■ **Set problem**
Start at the line that has "rim = cavity.faces().sort_by(Axis.Z)[-1]" and stop at the line that has "cad_parts[obj.name] = obj". Print those lines and all lines between them exactly, and nothing more.

────────────────────

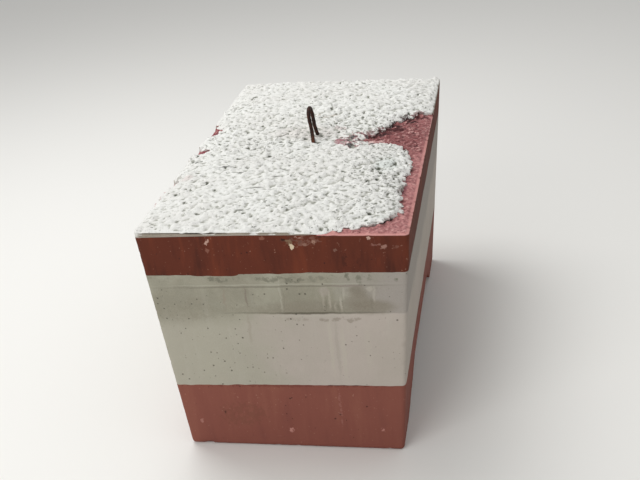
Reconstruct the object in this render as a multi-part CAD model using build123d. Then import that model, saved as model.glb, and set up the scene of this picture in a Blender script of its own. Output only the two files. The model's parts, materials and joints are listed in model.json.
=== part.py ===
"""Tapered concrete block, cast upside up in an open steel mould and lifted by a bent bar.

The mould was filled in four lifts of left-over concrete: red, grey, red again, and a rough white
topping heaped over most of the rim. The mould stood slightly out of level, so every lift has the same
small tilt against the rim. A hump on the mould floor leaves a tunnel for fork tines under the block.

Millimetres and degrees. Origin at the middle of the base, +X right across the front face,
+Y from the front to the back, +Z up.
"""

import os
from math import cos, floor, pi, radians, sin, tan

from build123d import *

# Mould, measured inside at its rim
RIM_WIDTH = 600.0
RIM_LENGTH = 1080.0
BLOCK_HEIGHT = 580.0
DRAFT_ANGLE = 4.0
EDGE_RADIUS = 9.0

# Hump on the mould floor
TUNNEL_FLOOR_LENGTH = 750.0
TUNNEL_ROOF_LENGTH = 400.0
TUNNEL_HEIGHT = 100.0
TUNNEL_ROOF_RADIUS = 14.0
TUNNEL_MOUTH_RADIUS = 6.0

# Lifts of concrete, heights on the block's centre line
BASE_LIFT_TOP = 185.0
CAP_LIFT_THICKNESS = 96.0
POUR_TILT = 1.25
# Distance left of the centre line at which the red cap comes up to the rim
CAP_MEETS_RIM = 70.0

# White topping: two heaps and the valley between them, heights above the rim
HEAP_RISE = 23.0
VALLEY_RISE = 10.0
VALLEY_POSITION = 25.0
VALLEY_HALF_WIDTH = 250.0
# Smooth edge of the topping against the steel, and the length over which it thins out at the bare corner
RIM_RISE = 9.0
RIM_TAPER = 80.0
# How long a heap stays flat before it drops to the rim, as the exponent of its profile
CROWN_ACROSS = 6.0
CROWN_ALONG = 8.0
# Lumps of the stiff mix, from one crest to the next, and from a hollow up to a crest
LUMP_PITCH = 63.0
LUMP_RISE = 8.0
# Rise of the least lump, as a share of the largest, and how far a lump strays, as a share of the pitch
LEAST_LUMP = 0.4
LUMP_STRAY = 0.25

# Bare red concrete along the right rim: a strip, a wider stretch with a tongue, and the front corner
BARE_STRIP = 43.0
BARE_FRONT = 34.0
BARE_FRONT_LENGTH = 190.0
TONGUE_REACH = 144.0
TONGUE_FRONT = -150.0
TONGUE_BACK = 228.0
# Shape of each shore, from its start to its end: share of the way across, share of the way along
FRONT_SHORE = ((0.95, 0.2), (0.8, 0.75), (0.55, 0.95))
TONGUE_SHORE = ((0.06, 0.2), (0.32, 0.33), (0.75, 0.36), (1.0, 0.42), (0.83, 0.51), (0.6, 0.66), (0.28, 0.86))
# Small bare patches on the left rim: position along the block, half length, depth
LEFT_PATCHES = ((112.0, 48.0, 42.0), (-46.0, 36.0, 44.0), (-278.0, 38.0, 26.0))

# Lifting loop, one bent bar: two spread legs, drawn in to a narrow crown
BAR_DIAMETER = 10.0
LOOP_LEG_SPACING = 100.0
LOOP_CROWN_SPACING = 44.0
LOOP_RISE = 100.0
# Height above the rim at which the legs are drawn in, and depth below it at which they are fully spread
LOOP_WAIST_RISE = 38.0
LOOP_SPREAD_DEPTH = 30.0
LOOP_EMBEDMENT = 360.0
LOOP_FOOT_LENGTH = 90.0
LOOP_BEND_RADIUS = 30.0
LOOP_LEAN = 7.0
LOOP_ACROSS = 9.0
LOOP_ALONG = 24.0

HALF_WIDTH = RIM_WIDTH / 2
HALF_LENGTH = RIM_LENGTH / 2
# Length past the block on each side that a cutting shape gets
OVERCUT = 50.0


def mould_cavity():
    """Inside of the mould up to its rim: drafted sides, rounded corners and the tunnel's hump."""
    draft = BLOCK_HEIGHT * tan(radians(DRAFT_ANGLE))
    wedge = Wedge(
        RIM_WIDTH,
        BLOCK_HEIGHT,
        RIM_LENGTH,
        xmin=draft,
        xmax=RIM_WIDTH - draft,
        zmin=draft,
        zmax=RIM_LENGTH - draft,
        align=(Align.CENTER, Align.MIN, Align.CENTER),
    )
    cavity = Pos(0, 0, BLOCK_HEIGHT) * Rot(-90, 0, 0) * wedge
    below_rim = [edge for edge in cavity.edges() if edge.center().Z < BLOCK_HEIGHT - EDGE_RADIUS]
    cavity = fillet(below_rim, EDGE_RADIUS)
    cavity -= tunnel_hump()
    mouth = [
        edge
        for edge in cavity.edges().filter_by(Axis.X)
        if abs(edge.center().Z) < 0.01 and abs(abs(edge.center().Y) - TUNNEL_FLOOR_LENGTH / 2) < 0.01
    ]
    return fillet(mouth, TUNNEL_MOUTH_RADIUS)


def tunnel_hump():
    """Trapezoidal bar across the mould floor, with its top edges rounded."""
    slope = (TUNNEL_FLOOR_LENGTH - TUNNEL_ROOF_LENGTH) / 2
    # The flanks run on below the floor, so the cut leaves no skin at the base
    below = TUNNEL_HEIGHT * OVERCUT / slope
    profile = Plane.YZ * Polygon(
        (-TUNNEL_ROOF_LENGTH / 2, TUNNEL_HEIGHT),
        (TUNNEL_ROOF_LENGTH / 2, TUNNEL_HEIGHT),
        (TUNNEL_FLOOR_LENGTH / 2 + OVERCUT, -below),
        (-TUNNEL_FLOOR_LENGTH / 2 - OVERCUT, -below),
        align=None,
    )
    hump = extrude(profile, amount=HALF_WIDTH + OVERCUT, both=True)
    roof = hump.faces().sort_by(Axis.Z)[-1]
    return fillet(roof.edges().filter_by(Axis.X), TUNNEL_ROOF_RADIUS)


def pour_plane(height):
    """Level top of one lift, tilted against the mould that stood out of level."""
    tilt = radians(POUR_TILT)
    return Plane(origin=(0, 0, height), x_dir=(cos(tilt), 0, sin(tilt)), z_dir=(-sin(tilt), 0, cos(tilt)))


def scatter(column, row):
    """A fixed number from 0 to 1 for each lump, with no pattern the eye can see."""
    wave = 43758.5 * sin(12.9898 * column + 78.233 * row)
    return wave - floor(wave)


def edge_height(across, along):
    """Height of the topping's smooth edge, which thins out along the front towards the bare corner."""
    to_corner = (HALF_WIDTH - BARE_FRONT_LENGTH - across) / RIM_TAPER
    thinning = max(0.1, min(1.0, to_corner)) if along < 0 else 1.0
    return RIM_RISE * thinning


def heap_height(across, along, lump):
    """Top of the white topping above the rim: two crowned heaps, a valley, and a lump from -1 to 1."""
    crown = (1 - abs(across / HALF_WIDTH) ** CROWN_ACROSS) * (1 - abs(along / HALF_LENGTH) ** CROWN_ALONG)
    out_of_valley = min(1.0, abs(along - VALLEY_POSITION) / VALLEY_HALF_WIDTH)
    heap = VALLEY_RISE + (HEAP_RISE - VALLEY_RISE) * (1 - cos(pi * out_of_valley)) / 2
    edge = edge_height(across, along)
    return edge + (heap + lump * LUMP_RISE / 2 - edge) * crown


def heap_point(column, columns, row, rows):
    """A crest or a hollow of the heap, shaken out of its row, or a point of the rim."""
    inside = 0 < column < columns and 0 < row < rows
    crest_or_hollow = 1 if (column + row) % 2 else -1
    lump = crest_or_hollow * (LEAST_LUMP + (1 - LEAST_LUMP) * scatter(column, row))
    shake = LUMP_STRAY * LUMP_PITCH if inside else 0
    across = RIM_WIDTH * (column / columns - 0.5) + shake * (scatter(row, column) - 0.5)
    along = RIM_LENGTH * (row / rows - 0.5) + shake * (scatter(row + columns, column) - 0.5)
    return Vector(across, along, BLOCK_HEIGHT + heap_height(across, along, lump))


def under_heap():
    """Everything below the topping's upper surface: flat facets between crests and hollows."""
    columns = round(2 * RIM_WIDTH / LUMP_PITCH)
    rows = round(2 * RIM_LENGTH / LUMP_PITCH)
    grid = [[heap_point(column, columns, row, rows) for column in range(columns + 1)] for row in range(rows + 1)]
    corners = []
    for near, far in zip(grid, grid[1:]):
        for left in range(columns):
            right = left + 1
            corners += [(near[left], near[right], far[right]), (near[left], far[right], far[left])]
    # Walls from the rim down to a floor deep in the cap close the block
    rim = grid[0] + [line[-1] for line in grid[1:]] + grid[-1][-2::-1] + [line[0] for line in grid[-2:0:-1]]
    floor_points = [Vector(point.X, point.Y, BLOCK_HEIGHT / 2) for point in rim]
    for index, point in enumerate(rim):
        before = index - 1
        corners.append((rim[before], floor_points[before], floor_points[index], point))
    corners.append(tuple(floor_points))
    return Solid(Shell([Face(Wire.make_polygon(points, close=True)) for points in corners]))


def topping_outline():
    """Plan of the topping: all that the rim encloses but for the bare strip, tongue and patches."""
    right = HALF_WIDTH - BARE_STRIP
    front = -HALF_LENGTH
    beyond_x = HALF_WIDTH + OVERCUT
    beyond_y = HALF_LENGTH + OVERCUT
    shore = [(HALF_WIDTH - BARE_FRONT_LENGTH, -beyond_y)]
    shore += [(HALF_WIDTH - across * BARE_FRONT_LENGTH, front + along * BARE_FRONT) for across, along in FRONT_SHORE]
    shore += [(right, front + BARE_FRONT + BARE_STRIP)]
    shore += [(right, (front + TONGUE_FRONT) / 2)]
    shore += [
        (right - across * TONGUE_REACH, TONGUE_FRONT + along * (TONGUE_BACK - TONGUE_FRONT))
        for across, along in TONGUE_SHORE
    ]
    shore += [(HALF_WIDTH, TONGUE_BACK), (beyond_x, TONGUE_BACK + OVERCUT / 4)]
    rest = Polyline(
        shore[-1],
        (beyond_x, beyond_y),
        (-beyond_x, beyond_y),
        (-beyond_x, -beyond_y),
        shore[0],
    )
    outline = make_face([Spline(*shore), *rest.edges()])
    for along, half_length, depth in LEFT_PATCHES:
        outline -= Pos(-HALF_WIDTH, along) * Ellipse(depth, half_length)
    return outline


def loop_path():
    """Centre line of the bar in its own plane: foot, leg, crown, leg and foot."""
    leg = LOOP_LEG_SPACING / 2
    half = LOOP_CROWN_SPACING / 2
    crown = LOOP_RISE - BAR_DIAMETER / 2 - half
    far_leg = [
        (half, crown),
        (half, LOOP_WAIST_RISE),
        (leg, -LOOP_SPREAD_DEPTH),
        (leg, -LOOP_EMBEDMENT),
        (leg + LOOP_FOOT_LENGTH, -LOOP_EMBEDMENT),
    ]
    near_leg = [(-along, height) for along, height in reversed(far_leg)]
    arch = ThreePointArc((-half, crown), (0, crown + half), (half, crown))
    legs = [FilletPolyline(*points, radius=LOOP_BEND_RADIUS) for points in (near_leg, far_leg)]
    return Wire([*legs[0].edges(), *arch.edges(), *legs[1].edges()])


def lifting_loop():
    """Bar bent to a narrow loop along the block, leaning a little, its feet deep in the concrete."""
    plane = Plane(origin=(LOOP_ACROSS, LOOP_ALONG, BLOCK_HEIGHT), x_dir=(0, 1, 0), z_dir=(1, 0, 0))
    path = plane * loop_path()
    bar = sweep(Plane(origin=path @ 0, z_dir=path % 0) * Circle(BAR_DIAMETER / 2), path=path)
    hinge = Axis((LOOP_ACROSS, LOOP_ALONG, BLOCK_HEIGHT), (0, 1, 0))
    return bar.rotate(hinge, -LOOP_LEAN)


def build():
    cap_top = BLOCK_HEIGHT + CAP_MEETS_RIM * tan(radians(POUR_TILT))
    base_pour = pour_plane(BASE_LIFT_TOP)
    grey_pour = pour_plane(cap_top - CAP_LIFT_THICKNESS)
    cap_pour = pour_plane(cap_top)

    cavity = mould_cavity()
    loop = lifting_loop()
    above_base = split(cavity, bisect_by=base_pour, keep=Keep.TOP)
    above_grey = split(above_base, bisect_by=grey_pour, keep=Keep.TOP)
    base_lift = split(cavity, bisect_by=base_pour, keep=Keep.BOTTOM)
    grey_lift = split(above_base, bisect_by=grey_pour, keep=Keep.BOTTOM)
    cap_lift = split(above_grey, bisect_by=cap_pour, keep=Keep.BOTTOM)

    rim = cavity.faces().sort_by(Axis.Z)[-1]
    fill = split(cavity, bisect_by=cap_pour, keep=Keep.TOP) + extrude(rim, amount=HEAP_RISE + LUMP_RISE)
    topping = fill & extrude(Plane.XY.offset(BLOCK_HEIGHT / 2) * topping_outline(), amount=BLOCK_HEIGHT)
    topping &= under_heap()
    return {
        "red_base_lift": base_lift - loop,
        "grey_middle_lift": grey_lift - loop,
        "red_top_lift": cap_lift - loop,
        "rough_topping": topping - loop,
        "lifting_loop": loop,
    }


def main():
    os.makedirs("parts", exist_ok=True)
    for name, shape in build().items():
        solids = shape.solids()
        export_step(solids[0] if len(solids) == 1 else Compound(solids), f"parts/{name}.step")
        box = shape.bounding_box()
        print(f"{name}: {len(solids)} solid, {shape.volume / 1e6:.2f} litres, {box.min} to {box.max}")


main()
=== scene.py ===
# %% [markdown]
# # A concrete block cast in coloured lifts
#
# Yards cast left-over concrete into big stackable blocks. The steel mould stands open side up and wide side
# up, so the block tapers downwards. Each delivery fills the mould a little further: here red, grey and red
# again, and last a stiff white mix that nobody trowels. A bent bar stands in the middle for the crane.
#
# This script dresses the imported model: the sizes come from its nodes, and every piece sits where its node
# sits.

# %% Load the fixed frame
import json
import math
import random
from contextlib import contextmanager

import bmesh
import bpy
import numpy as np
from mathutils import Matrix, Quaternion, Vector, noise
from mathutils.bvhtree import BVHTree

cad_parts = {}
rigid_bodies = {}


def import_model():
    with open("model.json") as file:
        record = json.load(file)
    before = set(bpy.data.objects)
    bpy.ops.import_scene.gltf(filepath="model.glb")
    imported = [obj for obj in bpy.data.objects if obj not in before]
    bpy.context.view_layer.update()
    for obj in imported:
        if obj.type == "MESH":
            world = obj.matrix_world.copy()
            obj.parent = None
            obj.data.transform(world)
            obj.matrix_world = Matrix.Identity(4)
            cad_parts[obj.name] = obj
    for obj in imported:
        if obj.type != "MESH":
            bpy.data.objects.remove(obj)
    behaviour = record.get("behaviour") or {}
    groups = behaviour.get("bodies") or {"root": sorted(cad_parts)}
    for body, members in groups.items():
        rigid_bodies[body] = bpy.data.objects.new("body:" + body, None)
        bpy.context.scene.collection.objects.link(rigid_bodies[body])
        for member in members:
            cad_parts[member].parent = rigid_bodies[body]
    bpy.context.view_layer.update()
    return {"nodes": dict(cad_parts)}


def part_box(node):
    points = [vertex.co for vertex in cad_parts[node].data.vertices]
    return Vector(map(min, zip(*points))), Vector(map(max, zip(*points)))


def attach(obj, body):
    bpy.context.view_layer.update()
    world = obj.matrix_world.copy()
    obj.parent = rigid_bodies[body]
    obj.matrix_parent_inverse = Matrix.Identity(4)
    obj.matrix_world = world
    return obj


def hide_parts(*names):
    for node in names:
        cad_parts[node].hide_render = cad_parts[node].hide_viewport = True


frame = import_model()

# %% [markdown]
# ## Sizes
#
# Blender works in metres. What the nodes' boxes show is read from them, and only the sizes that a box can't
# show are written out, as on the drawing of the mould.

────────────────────

■ **Result of the task**
    rim = cavity.faces().sort_by(Axis.Z)[-1]
    fill = split(cavity, bisect_by=cap_pour, keep=Keep.TOP) + extrude(rim, amount=HEAP_RISE + LUMP_RISE)
    topping = fill & extrude(Plane.XY.offset(BLOCK_HEIGHT / 2) * topping_outline(), amount=BLOCK_HEIGHT)
    topping &= under_heap()
    return {
        "red_base_lift": base_lift - loop,
        "grey_middle_lift": grey_lift - loop,
        "red_top_lift": cap_lift - loop,
        "rough_topping": topping - loop,
        "lifting_loop": loop,
    }


def main():
    os.makedirs("parts", exist_ok=True)
    for name, shape in build().items():
        solids = shape.solids()
        export_step(solids[0] if len(solids) == 1 else Compound(solids), f"parts/{name}.step")
        box = shape.bounding_box()
        print(f"{name}: {len(solids)} solid, {shape.volume / 1e6:.2f} litres, {box.min} to {box.max}")


main()
=== scene.py ===
# %% [markdown]
# # A concrete block cast in coloured lifts
#
# Yards cast left-over concrete into big stackable blocks. The steel mould stands open side up and wide side
# up, so the block tapers downwards. Each delivery fills the mould a little further: here red, grey and red
# again, and last a stiff white mix that nobody trowels. A bent bar stands in the middle for the crane.
#
# This script dresses the imported model: the sizes come from its nodes, and every piece sits where its node
# sits.

# %% Load the fixed frame
import json
import math
import random
from contextlib import contextmanager

import bmesh
import bpy
import numpy as np
from mathutils import Matrix, Quaternion, Vector, noise
from mathutils.bvhtree import BVHTree

cad_parts = {}
rigid_bodies = {}


def import_model():
    with open("model.json") as file:
        record = json.load(file)
    before = set(bpy.data.objects)
    bpy.ops.import_scene.gltf(filepath="model.glb")
    imported = [obj for obj in bpy.data.objects if obj not in before]
    bpy.context.view_layer.update()
    for obj in imported:
        if obj.type == "MESH":
            world = obj.matrix_world.copy()
            obj.parent = None
            obj.data.transform(world)
            obj.matrix_world = Matrix.Identity(4)
            cad_parts[obj.name] = obj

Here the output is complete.